Fixes to poet

Nov 17, 2013

So, I moved this website over to poet recently for the sole purpose of making it easier for me to publish posts right from Emacs (by writing the posts in a simple markdown file in a local git repo, and the pushing the changes over to my server and staging them). However, right off the bat I ran into a couple of issues. Poet comes with a feature that allows it to monitor your posts directory for any changes, and then it reloads all posts the moment it detects any new files/modifications to existing files/deletion of files. However, this wasn’t working in practice, and I was being forced to ssh to my server and manually reload the running instance of poet, which kind of defeated the whole point of moving to poet in the first place. So, having found some time on my hands over the weekend, I sat down to figure out what was going wrong, and to see if I could fix things somehow. Turns out that there were three problems; one was in my posts, and the other two were in poet itself. Funnily enough, all three of them affected one another.

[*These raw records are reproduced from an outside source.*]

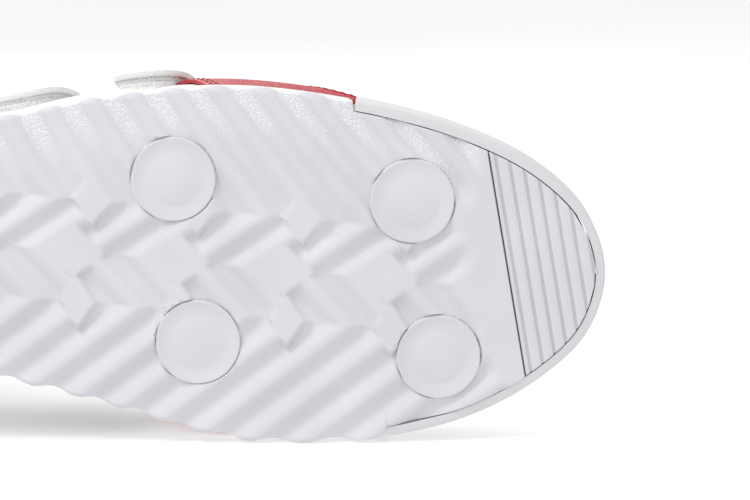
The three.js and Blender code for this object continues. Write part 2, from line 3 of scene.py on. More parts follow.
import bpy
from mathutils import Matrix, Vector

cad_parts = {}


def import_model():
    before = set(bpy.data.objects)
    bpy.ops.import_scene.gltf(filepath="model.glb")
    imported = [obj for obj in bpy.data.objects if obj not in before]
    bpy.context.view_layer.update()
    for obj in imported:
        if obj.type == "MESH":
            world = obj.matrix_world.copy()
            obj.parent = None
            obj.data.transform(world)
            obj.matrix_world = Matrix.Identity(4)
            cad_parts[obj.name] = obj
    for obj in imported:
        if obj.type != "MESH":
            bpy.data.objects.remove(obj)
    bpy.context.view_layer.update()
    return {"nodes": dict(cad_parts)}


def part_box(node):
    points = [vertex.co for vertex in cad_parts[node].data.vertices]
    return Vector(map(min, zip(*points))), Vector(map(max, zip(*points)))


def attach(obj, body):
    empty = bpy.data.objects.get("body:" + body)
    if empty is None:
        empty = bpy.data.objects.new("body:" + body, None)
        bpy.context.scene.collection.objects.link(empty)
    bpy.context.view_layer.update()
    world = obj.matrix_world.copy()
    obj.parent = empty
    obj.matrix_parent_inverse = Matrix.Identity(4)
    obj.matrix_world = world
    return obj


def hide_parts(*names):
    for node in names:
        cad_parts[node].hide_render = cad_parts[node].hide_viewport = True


bl_info = {
    "name": "Bowling Shoe",
    "version": (1, 0, 0),
    "blender": (4, 5, 0),
    "location": "View3D > Sidebar > Shoe",
    "description": "Builds a low-cut bowling shoe, sole and upper, around its fixed frame",
    "category": "Object",
}

import math
from functools import partial

import bpy
import numpy as np
from mathutils import Vector

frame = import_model()

# ---- The last the shoe is built on, in millimetres from the back of the heel ----
MM = 0.001
LENGTH = 295.0
WIDTH = 105.0
MIDDLE_X = 147.5
MIDDLE_Y = -2.46
TOE_SPRING = 9.0
SPRING_START = 200.0
HEEL_BED = 23.0
FORE_BED = 15.0
GAP = 0.3
RIM = 2.8
SHEET = RIM + GAP
BUMPER_LATERAL = 222.0
BUMPER_MEDIAL = 231.0
HEEL_BAND_FRONT = 52.0
SPINE_HEEL = 48.0
SPINE_TOE = 248.0
LATERAL_SWELL = 2.7
REACHES = [
    (0.01, -0.175, 0.065), (0.048, -0.31, 0.195), (0.13, -0.377, 0.272), (0.255, -0.387, 0.272),
    (0.39, -0.433, 0.29), (0.508, -0.495, 0.368), (0.627, -0.522, 0.462), (0.746, -0.484, 0.47),
    (0.857, -0.4, 0.412), (0.935, -0.288, 0.302), (0.983, -0.152, 0.172),
]
RIDGE_LINE = [
    (0, 126), (80, 126), (98, 121), (112, 112), (130, 101), (150, 90), (180, 75), (205, 64), (228, 56.5),
    (248, 53),
]
HALF = math.pi / 2
ACROSS_POWER = 2.35
UP_POWER = 2.05


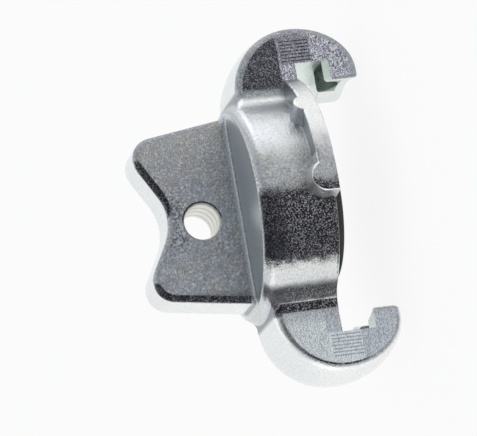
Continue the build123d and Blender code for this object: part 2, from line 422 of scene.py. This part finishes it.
world = bpy.data.worlds.new("studio")
bpy.context.scene.world = world
world.use_nodes = True
background = world.node_tree.nodes["Background"]
direction = Signal(background.outputs["Background"]).node("ShaderNodeTexCoord", {}, {}, "Generated")
behind = direction.part("Y").between(-0.1, 0.5)
pale_sky = mixed(behind, (0.66, 0.68, 0.70), (0.88, 0.90, 0.91))
dark_side = toward(direction, -33).between(0.62, 0.86)
dim_side = toward(direction, 22).between(0.70, 0.97)
sky = mixed((1 - 0.35 * dark_side) * (1 - 0.2 * dim_side), (0.02, 0.02, 0.022), pale_sky)
link(sky, background, "Color")

middle = (Vector(cad_box[0]) + Vector(cad_box[1])) / 2


def add_lamp(name, place, width, height, watts):
    """A soft rectangular lamp that faces the middle of the coupling."""
    lamp = bpy.data.lights.new(name, "AREA")
    lamp.shape = "RECTANGLE"
    lamp.size = width
    lamp.size_y = height
    lamp.energy = watts
    holder = bpy.data.objects.new(name, lamp)
    holder.location = place
    holder.rotation_euler = (middle - Vector(place)).to_track_quat("-Z", "Y").to_euler()
    bpy.context.collection.objects.link(holder)


add_lamp("lamp_right", (0.7, 0.05, 0.16), width=0.8, height=0.3, watts=0.6)
add_lamp("lamp_left", (-0.7, 0.0, 0.14), width=0.8, height=0.3, watts=0.6)
add_lamp("lamp_above", (0.1, 0.05, 0.8), width=0.6, height=0.7, watts=0.9)


# The camera
# It looks along the flats of the wing grip's side and is turned so that the coupling's
# axis lies across the picture, with the wing grip at the left.

view_azimuth = radians(-13.57)
view_elevation = radians(13.44)
view_roll = radians(96.72)
view_distance = 0.7
lens = 293.56
film_width = 36
off_centre = Vector((0.00053, -0.00024, 0))
back_face = Vector((0, 0, back_height * millimetre))

turn = Matrix.Rotation(view_azimuth, 3, "Z") @ Matrix.Rotation(-view_elevation, 3, "X")
away = turn @ Vector((0, 1, 0))
rotation = away.to_track_quat("-Z", "Y").to_matrix() @ Matrix.Rotation(-view_roll, 3, "Z")
stand = back_face + rotation @ off_centre - view_distance * away
camera_data = bpy.data.cameras.new("camera")
camera_data.lens = lens
camera_data.sensor_width = film_width
camera = bpy.data.objects.new("camera", camera_data)
camera.matrix_world = Matrix.Translation(stand) @ rotation.to_4x4()
bpy.context.collection.objects.link(camera)
bpy.context.scene.camera = camera

bpy.context.scene.view_settings.view_transform = "Standard"
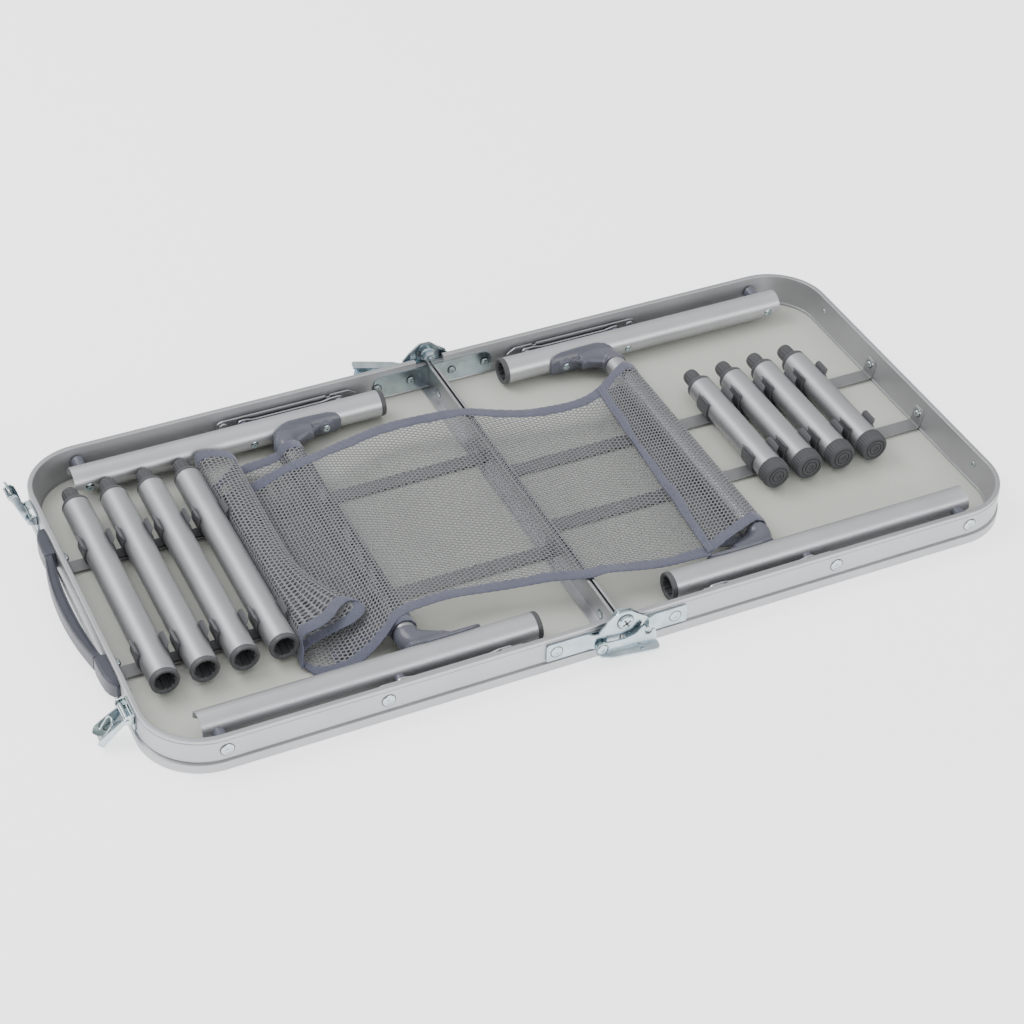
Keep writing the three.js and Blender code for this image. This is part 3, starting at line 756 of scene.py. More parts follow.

  1. One of my posts had an invalid title (it had unescaped quotes in it). As a result of this, the JSON-parsing logic in Poet was messing up.
  2. The reason this logic was messing up, is because there was a regular expression in there that was looking for global matches, despite the code that used the regular expression only dealing with the first match it found. This global match flag was barfing on my invalid JSON, causing the next post’s parsing to fail altogether, which is why it was so much harder to catch
  3. Finally, the next post’s parsing was throwing an error, which was causing the whole deferred chain to fail, hence resulting in the reload functionality never actually getting invoked

All things considered, it was a fun series of bugs to track down, and I’ve opened two pull requests on the original repo, which should hopefully get merged sooner or later. In the meantime, I’m running my instance of poet off of my own forks (github repo URLs in package.json FTW!) and I did get to finally sit down and understand what javascript promises are, so all-in-all it was a good day.